Investors should crunch the numbers to determine the total cost and estimated timeframe for turning around a value-add property. You need to evaluate the costs of upgrades, look at the age of the property and research the competition as to their finishes and amenities.
For example, in the right market, putting in new kitchens and baths can bring in $200 per month extra in rent per unit. If you have 240 apartments, that increase means an extra $576,000 per year in revenue. This enhanced revenue can increases the property value by almost $5 million based on today’s cap rates as applied to net operating income.
We determined kitchens and baths at Deer Valley could be redone for $7,000 per unit. We upgraded them as units turned over to new leases, and we also asked existing renters before their leases were up if they would like to upgrade. We did not force renters to do it.

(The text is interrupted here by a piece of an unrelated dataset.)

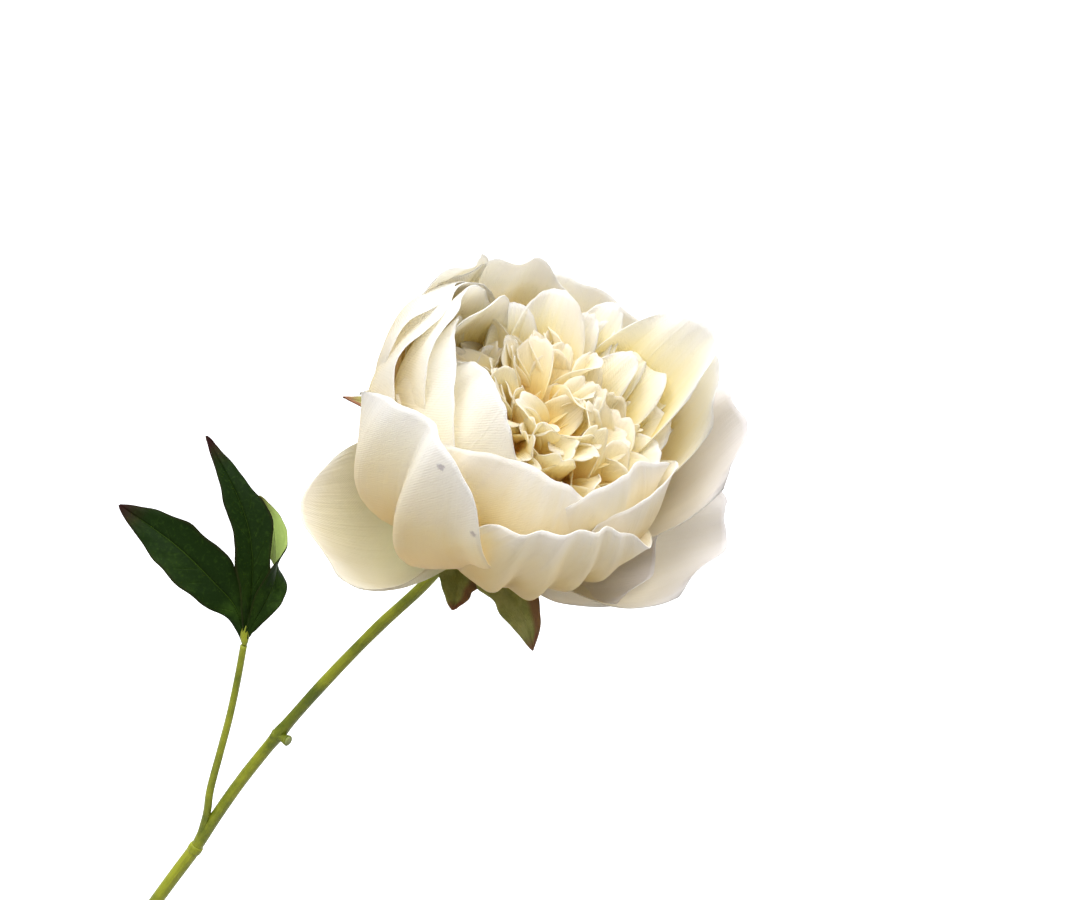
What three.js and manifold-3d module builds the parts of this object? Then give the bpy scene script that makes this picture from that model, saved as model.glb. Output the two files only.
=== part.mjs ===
// A full double peony standing in a plain glazed bud vase.
//
// One cut stem leans out of a narrow-necked vase. It carries a three-lobed leaf on a side stalk and,
// at its top, a calyx, a globe of ivory guard petals and a ruffled cream centre.
//
// Millimetres, +Z up. The origin is the middle of the vase's flat base, and the bloom is out along +X.
import * as THREE from 'three';
import { mergeVertices } from 'three/addons/utils/BufferGeometryUtils.js';
import Module from 'manifold-3d';

// ---------------------------------------------------------------- driving dimensions

const GAP = 0.3; // between pieces that rest on each other
const CLEARANCE = 0.35; // round the stem in its holes

const VASE_HEIGHT = 120;
const VASE_BASE_RADIUS = 36;
const VASE_FLOOR = 6; // thickness of the bottom
const VASE_FLOOR_RADIUS = 33;
const WATER_LEVEL = 72;
const ROUND_SIDES = 28; // facets round the vase

const STEM_FOOT_RADIUS = 2.5; // the thick lower length, up to the joint
const STEM_UPPER_RADIUS = 2.2; // just above the joint
const STEM_TOP_RADIUS = 1.9; // under the calyx
const CALYX_FOOT = -11.5; // height of the calyx's lower end on the bloom's axis
const STEM_END = -4.4; // height of the stem's end, inside the calyx
const STALK_RADIUS = 1.25;
const NUB_RADIUS = 1.3;

const RECEPTACLE = new THREE.Vector3(137.2, -21, 294.2); // centre of the petals' seat
const BLOOM_LEAN = 39.4; // degrees from upright
const BLOOM_HEADING = -57.2; // compass direction of the lean, from +X
const BLOOM_SPIN = -52.3; // turn of the petals about the bloom's own axis

const PETAL_THICKNESS = 0.9;
const WIDE_PETAL = 55; // petals wider than this have more facets across
const FRILL_THICKNESS = 0.8;
const LEAF_THICKNESS = 0.8;
const SEPAL_THICKNESS = 0.8;

const FRILL_COUNT = 30; // small petals of the centre
const FRILL_SPREAD = 0.82; // share of a half ball that they cover, from its top
const GOLDEN_TURN = 2.399963; // radians from one small petal to the next
const FRILL_SEED = 7;
const DOME_RADIUS = 17;
const DOME_CENTRE = 38; // height of the dome's middle over the receptacle
const SEAT = 13; // height of the guard petals' cushion, on which the centre stands
const PETAL_SEAT_FOOT = -2; // underside of that cushion

const LEAF_TILT = 70; // turns the leaf's flat frame up to face the front
const LEAF_BASE = new THREE.Vector3(56.1, -1.8, 242.9);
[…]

Deer Valley had about a 40 percent lease renewal rate, so right there we had access to upgrade 60 percent of the units when those renters moved out. With the rest of the units, many renters chose to upgrade. So, in about 1½ years, we were able to update almost all the units at a rate of five or six units per week.
If in a hurry, some developers will demand renters upgrade at lease expiration or some will empty half the units to upgrade them in a faster amount of time. However, you run the risk of losing that renter, plus, you lose revenue for the time the units are not occupied.
There’s no rule of thumb as to determining how much money to put into renovating a property. If you want to get the best value, you can and should stick to a predetermined budget. Our goal is always to increase rent roll on a steady basis to increase the value of the property.
In sum, there are numerous options for financing a value-add multifamily deal. We continue to like shorter-term loans because of the flexibility to sell or refinance if we want or need to. And, the rates of interest are very low. However, each deal is unique and there are numerous options to explore to make the right choice for your investment.